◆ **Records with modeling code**

○ ○ ○

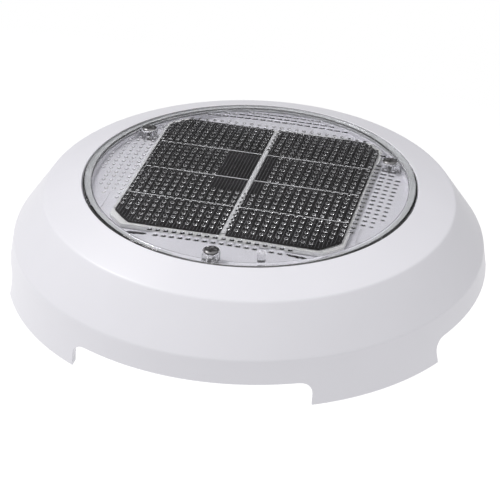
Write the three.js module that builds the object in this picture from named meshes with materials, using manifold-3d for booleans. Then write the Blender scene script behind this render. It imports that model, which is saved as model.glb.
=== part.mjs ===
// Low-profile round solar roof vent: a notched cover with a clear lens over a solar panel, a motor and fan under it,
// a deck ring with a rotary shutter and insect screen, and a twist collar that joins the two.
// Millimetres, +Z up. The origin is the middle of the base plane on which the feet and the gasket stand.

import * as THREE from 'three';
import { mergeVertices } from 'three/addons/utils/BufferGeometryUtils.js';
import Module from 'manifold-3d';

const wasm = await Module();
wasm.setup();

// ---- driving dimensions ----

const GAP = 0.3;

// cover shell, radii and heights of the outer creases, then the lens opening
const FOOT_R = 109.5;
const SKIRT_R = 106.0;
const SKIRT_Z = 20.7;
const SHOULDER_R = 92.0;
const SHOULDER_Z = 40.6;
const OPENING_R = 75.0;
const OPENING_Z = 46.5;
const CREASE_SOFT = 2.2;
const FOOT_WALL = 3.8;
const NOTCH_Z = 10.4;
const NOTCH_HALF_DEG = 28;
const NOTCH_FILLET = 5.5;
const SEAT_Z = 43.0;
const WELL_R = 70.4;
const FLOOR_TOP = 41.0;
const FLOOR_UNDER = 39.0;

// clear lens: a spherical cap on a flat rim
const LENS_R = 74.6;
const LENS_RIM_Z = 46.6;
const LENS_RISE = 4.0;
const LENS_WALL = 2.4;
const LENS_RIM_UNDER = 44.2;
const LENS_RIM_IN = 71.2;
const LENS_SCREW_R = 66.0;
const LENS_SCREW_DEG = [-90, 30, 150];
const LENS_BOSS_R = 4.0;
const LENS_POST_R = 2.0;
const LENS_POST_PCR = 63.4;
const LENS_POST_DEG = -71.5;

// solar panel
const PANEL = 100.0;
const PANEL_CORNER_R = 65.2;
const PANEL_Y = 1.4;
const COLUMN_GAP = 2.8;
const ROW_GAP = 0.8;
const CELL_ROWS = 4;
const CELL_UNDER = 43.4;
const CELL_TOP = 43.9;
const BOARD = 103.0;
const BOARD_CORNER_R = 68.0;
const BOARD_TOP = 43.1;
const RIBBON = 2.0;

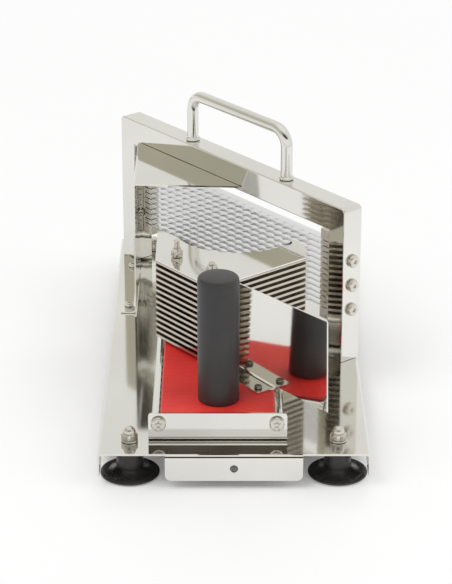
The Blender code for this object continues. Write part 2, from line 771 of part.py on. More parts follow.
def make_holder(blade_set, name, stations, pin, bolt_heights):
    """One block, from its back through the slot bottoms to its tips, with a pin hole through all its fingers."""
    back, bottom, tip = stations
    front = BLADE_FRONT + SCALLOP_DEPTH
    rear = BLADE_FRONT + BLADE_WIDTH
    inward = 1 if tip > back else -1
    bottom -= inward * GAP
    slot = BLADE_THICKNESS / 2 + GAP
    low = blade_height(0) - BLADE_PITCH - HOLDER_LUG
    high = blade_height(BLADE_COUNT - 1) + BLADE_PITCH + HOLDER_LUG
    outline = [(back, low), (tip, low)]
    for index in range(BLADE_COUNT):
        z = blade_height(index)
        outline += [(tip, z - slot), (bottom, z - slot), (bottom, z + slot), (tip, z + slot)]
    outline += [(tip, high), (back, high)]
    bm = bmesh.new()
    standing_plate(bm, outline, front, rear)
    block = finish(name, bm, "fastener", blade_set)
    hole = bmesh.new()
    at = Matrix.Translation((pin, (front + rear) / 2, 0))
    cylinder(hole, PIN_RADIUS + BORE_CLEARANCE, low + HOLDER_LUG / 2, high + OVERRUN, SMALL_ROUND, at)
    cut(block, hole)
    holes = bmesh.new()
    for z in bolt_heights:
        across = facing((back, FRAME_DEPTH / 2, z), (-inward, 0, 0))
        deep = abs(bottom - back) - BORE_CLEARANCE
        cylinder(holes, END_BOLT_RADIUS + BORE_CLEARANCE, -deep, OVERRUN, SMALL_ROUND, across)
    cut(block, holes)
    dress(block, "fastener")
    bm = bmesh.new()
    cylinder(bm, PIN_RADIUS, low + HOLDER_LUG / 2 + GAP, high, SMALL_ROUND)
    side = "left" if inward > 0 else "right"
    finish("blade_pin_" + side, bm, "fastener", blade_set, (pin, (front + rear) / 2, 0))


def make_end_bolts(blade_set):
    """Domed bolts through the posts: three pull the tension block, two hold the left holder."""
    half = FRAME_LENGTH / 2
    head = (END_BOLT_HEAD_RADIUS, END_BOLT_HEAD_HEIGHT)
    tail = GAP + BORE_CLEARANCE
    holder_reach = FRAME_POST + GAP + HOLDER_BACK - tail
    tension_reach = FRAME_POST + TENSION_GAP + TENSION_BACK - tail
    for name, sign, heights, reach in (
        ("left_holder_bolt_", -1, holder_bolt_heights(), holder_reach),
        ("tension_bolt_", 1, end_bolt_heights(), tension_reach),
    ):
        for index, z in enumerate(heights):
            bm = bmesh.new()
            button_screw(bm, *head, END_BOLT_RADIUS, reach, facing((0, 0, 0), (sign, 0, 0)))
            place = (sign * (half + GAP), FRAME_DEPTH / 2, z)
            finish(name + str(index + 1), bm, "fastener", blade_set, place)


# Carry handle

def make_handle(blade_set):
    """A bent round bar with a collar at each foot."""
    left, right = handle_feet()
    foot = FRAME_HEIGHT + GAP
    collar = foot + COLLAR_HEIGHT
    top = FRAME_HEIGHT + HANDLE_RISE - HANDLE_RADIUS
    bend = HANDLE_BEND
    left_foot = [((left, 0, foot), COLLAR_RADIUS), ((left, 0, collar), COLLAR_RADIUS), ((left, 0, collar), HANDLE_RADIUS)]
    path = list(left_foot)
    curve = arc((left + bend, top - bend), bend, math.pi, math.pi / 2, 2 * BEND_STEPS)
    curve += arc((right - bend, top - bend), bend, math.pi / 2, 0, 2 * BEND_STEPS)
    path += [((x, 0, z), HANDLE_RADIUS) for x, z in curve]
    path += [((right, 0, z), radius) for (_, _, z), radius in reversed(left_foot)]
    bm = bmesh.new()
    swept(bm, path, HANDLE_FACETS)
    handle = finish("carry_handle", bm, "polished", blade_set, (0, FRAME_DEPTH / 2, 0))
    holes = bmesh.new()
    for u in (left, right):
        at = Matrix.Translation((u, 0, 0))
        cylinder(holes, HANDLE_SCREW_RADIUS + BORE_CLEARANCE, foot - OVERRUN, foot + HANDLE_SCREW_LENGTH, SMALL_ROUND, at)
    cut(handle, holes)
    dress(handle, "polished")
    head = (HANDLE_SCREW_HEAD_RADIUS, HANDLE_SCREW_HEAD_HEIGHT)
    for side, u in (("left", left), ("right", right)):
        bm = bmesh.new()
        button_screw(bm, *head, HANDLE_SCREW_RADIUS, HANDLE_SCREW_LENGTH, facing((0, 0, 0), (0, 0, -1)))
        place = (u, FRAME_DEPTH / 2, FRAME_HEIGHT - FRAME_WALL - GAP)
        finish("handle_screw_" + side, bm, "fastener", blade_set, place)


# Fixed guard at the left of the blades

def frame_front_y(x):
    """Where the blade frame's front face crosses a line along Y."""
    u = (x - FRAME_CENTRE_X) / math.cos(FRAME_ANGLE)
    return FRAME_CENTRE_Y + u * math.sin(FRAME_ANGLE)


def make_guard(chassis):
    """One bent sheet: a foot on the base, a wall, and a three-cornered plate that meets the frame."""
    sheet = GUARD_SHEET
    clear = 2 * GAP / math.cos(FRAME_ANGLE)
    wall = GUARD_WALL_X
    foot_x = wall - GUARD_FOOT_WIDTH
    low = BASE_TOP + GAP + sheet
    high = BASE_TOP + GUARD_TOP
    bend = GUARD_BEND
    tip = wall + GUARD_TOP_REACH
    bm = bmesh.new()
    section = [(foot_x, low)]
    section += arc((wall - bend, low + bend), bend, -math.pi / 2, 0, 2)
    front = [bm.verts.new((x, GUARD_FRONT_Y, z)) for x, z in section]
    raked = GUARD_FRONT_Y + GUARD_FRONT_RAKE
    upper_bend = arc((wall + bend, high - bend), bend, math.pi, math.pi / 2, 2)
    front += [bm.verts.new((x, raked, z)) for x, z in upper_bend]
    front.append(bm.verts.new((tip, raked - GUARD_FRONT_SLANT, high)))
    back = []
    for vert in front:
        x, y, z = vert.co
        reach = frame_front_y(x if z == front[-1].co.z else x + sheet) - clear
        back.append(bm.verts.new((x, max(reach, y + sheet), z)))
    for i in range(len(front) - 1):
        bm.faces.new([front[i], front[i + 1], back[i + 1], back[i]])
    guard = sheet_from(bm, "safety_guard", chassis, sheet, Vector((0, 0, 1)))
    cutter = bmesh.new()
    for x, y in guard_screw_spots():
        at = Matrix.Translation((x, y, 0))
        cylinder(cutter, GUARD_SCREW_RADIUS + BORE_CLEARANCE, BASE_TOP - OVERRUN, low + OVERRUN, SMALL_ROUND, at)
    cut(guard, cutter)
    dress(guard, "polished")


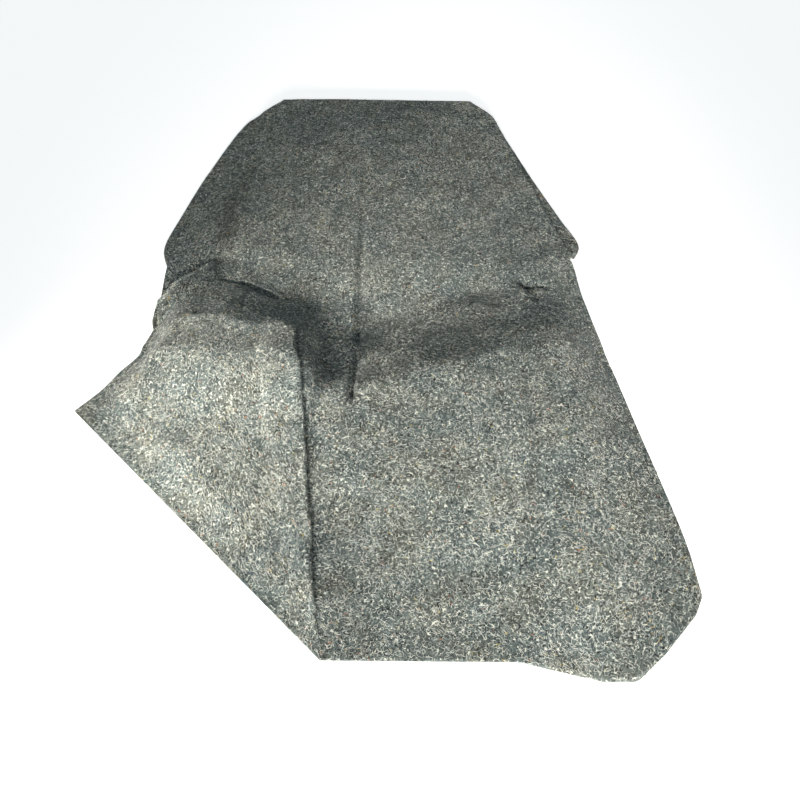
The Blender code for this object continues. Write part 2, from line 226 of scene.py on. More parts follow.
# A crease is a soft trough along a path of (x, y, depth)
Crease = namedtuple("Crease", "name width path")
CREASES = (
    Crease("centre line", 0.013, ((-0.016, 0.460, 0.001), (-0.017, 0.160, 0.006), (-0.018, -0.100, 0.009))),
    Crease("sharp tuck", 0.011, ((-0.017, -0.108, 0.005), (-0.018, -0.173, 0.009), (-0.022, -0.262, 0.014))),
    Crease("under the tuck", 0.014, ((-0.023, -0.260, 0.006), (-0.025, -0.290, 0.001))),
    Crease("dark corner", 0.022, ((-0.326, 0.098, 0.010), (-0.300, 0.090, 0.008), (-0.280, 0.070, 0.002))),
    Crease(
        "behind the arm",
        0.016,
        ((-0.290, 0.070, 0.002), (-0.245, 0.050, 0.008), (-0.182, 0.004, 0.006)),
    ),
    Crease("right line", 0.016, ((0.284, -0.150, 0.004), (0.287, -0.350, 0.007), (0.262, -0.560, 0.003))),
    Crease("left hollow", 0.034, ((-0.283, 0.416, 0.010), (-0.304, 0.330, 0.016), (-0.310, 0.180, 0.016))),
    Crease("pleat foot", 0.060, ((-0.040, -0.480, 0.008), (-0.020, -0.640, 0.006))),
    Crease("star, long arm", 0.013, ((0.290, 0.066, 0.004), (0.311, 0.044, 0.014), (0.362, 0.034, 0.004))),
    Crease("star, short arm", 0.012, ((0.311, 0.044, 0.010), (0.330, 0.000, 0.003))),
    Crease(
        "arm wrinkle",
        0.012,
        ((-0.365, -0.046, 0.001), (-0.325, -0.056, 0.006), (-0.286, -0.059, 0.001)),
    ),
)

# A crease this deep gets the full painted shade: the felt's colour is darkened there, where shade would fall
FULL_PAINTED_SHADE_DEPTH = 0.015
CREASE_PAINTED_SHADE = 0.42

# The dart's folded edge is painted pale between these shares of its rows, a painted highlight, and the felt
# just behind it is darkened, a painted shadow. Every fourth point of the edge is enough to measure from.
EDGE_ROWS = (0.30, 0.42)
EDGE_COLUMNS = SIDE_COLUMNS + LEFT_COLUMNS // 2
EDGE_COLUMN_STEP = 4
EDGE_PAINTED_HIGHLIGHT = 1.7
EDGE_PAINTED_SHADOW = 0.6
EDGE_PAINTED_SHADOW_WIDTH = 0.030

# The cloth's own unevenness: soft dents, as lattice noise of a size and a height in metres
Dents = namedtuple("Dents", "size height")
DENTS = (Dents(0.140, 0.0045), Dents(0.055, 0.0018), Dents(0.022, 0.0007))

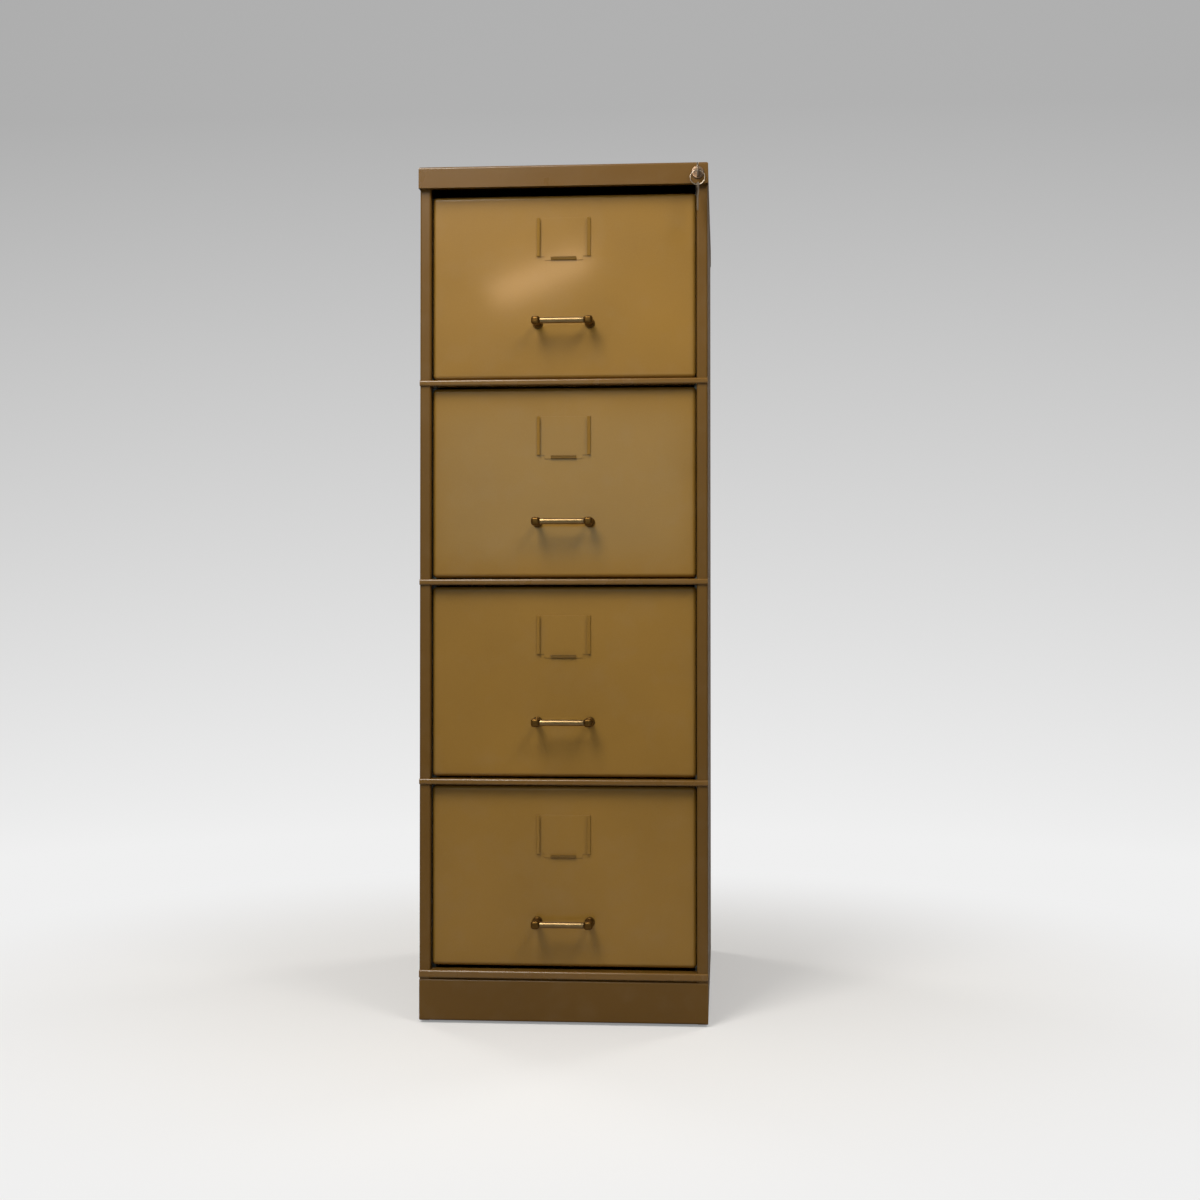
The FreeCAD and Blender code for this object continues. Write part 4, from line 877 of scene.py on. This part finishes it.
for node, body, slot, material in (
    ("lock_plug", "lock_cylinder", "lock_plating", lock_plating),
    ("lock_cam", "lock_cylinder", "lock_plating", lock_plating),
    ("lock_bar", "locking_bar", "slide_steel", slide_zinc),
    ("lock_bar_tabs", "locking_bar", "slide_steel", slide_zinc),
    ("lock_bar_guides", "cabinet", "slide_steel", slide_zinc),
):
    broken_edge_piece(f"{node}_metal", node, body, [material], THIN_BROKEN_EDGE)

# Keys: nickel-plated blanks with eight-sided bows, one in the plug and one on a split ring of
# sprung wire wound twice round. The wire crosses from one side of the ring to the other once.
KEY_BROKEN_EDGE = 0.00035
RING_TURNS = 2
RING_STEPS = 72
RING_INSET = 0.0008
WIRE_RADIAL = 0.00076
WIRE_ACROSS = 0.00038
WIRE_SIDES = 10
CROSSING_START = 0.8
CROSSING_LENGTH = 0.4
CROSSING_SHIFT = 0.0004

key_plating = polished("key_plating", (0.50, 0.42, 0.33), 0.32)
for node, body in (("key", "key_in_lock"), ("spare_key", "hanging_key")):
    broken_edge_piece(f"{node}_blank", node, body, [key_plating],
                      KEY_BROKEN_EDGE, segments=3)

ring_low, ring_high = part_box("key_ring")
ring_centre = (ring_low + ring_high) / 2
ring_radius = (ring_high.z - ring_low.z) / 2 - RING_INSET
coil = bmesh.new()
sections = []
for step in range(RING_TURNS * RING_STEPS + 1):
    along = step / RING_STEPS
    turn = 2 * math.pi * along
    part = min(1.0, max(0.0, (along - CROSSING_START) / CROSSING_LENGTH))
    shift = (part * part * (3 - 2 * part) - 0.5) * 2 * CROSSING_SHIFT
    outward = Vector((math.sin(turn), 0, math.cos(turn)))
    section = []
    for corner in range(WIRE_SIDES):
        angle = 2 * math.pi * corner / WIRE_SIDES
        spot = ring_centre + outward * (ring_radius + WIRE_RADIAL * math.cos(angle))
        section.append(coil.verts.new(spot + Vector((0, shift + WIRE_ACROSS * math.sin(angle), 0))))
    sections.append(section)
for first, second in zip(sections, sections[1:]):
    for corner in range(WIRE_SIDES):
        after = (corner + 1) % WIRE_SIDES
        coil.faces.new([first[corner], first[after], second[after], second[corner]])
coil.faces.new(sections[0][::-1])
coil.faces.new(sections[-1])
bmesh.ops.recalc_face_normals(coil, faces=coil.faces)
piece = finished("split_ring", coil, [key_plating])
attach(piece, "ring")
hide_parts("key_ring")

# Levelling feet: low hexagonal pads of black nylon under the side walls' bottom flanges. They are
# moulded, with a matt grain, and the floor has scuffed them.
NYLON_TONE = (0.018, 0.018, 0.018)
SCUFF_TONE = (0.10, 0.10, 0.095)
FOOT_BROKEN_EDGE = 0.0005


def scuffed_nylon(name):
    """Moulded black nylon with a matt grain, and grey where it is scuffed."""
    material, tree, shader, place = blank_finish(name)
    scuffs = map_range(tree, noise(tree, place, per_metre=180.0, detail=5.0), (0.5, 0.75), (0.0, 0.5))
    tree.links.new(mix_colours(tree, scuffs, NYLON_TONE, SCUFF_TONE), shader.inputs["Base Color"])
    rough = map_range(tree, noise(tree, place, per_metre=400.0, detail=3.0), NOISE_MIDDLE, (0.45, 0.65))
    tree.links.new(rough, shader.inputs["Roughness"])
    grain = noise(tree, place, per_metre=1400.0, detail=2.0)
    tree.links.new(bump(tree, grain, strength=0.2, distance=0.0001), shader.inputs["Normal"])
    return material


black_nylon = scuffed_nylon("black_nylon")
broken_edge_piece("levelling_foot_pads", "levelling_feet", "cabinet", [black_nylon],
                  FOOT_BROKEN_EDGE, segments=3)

○ ○ ○

◆ **TASK DESCRIPTION**
Copy each line from the data above that includes "which".

◆ **PROBLEM SOLUTION**
Write the three.js module that builds the object in this picture from named meshes with materials, using manifold-3d for booleans. Then write the Blender scene script behind this render. It imports that model, which is saved as model.glb.
// Millimetres, +Z up. The origin is the middle of the base plane on which the feet and the gasket stand.